简介
FlinkKafkaConsumer的继承结构
FlinkKafkaConsumerBase的open方法
FlinkKafkaConsumerBase的run方法
kafkaFetcher的runFetchLoop方法
KafkaConsumerThread
checkpoint流程
- snapshotState方法
- notifyCheckpointComplete方法

简介

FlinkKafkaConsumer为Flink消费Kafka数据的连接器。在Flink中的角色为数据源。

FlinkKafkaConsumer的继承结构

如下图所示：

我们发现FlinkKafkaConsumer继承自FlinkKafkaConsumerBase。FlinkKafkaConsumerBase又实现了SourceFunction和RichFunction接口。接下来我们重点分析它的open和run方法。

FlinkKafkaConsumerBase的open方法

该方法包含的内容为FlinkKafkaConsumer的初始化逻辑。
首先设置提交offset的模式

// determine the offset commit mode
this.offsetCommitMode = OffsetCommitModes.fromConfiguration(
    getIsAutoCommitEnabled(),
    enableCommitOnCheckpoints,
    ((StreamingRuntimeContext) getRuntimeContext()).isCheckpointingEnabled());

OffsetCommitMode是一个枚举类型，具有如下三个值：

DISABLED：完全禁用offset提交。
ON_CHECKPOINTS：当checkpoint完成的时候再提交offset。
KAFKA_PERIODIC：周期性提交offset。

判断OffsetCommitMode的逻辑封装在了OffsetCommitModes.fromConfiguration方法中。
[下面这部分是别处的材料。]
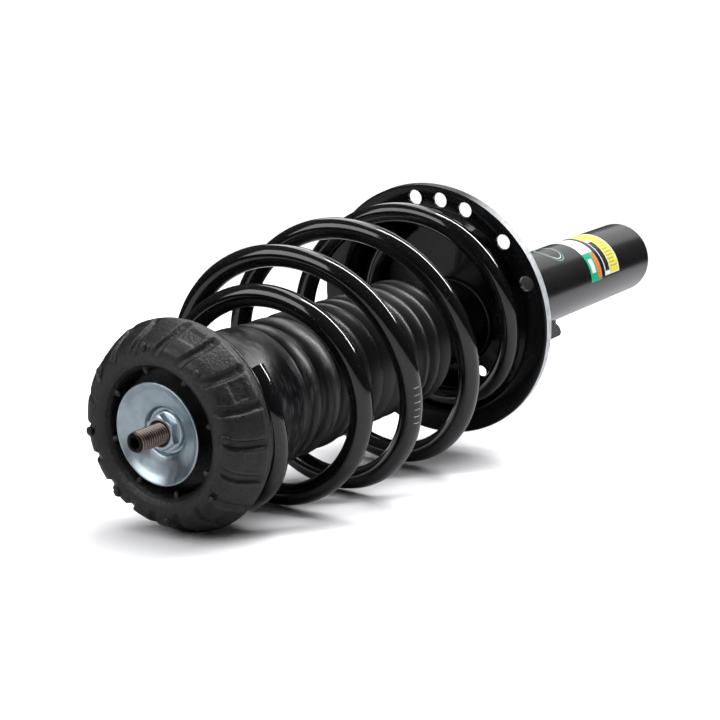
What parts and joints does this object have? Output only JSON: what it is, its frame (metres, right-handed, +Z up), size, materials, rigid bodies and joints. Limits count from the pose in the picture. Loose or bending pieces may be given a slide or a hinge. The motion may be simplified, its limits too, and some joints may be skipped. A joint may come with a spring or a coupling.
{
  "type": "suspension strut assembly",
  "caption": "Front suspension strut: damper tube inside a barrel coil spring, with a rubber top mount, steering bearing, dust boot and offset lower spring pan.",
  "frame": {"origin": "on the ground plane, under the middle of the bounding box of the strut as it lies on its side", "axes": "+Z up, +X along the ground towards the foot of the damper tube; the strut leans 5.4 degrees up towards +X"},
  "size_m": [0.582, 0.1742, 0.1822],
  "materials": {
    "gloss_black_paint": "gloss",
    "mount_rubber": "matt",
    "boot_rubber": "satin",
    "zinc_plate": "satin bright zinc plating",
    "rod_steel": "hard chrome with a phosphated thread",
    "plain_steel": "plain",
    "sintered_iron": "matt",
    "cast_aluminium": "as cast",
    "bearing_steel": "polished",
    "cage_nylon": "matt",
    "seal_rubber": "satin",
    "bump_foam": "matt foam"
  },
  "bodies": {
    "damper_body": {"strut_tube": "gloss_black_paint", "tube_closure": "gloss_black_paint", "tube_top_cap": "plain_steel", "rod_seal": "seal_rubber", "rod_guide": "cast_aluminium", "pressure_cylinder": "plain_steel", "foot_valve_body": "sintered_iron", "foot_valve_disc": "plain_steel", "lower_spring_seat": "gloss_black_paint", "hose_bracket": "gloss_black_paint", "coil_spring": "gloss_black_paint"},
    "spring_top_seat": {"upper_spring_plate": "gloss_black_paint", "bearing_lower_race": "bearing_steel", "dust_boot": "boot_rubber"},
    "bearing_cage_set": {"bearing_cage": "cage_nylon", "bearing_ball_01": "bearing_steel", "bearing_ball_02": "bearing_steel", "bearing_ball_03": "bearing_steel", "bearing_ball_04": "bearing_steel", "bearing_ball_05": "bearing_steel", "bearing_ball_06": "bearing_steel", "bearing_ball_07": "bearing_steel", "bearing_ball_08": "bearing_steel", "bearing_ball_09": "bearing_steel", "bearing_ball_10": "bearing_steel", "bearing_ball_11": "bearing_steel", "bearing_ball_12": "bearing_steel", "bearing_ball_13": "bearing_steel", "bearing_ball_14": "bearing_steel", "bearing_ball_15": "bearing_steel", "bearing_ball_16": "bearing_steel", "bearing_ball_17": "bearing_steel", "bearing_ball_18": "bearing_steel", "bearing_ball_19": "bearing_steel", "bearing_ball_20": "bearing_steel"},
    "top_mount": {"bearing_upper_race": "bearing_steel", "mount_rubber": "mount_rubber", "mount_core": "plain_steel", "top_washer": "zinc_plate", "top_nut": "zinc_plate", "piston_rod": "rod_steel", "piston": "sintered_iron", "piston_band": "seal_rubber", "compression_valve_disc": "plain_steel", "rebound_valve_disc": "plain_steel", "piston_nut": "plain_steel", "rebound_stop": "seal_rubber", "bump_stop": "bump_foam"}
  },
  "joints": [
    {"name": "strut_compression", "type": "slide", "parent": "damper_body", "child": "spring_top_seat", "axis": [0.9956, 0, 0.0941], "range_m": [0, 0.115], "stiffness_N_per_m": 25000, "springref_m": -0.02, "deforming": ["coil_spring", "dust_boot", "bump_stop"]},
    {"name": "steer_bearing", "type": "hinge", "parent": "spring_top_seat", "child": "top_mount", "pos_m": [-0.24163, 0.00072, 0.06101], "axis": [0.9956, 0, 0.0941], "continuous": true},
    {"name": "bearing_cage_turn", "type": "hinge", "parent": "spring_top_seat", "child": "bearing_cage_set", "pos_m": [-0.24163, 0.00072, 0.06101], "axis": [0.9956, 0, 0.0941], "continuous": true}
  ],
  "couplings": [
    {"joint": "bearing_cage_turn", "follows": "steer_bearing", "ratio": 0.5}
  ]
}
该方法的代码如下：

/**
     * Determine the offset commit mode using several configuration values.
     *
     * @param enableAutoCommit whether or not auto committing is enabled in the provided Kafka properties.
     * @param enableCommitOnCheckpoint whether or not committing on checkpoints is enabled.
     * @param enableCheckpointing whether or not checkpoint is enabled for the consumer.
     *
     * @return the offset commit mode to use, based on the configuration values.
     */
public static OffsetCommitMode fromConfiguration(
    boolean enableAutoCommit,
    boolean enableCommitOnCheckpoint,
    boolean enableCheckpointing) {
    if (enableCheckpointing) {
        // if checkpointing is enabled, the mode depends only on whether committing on checkpoints is enabled
        return (enableCommitOnCheckpoint) ? OffsetCommitMode.ON_CHECKPOINTS : OffsetCommitMode.DISABLED;
    } else {
        // else, the mode depends only on whether auto committing is enabled in the provided Kafka properties
        return (enableAutoCommit) ? OffsetCommitMode.KAFKA_PERIODIC : OffsetCommitMode.DISABLED;

这段代码逻辑可以总结为：

如果启用了checkpoint，并且启用了checkpoint完成时提交offset，返回ON_CHECKPOINTS。
如果未启用checkpoint，但是启用了自动提交，返回KAFKA_PERIODIC。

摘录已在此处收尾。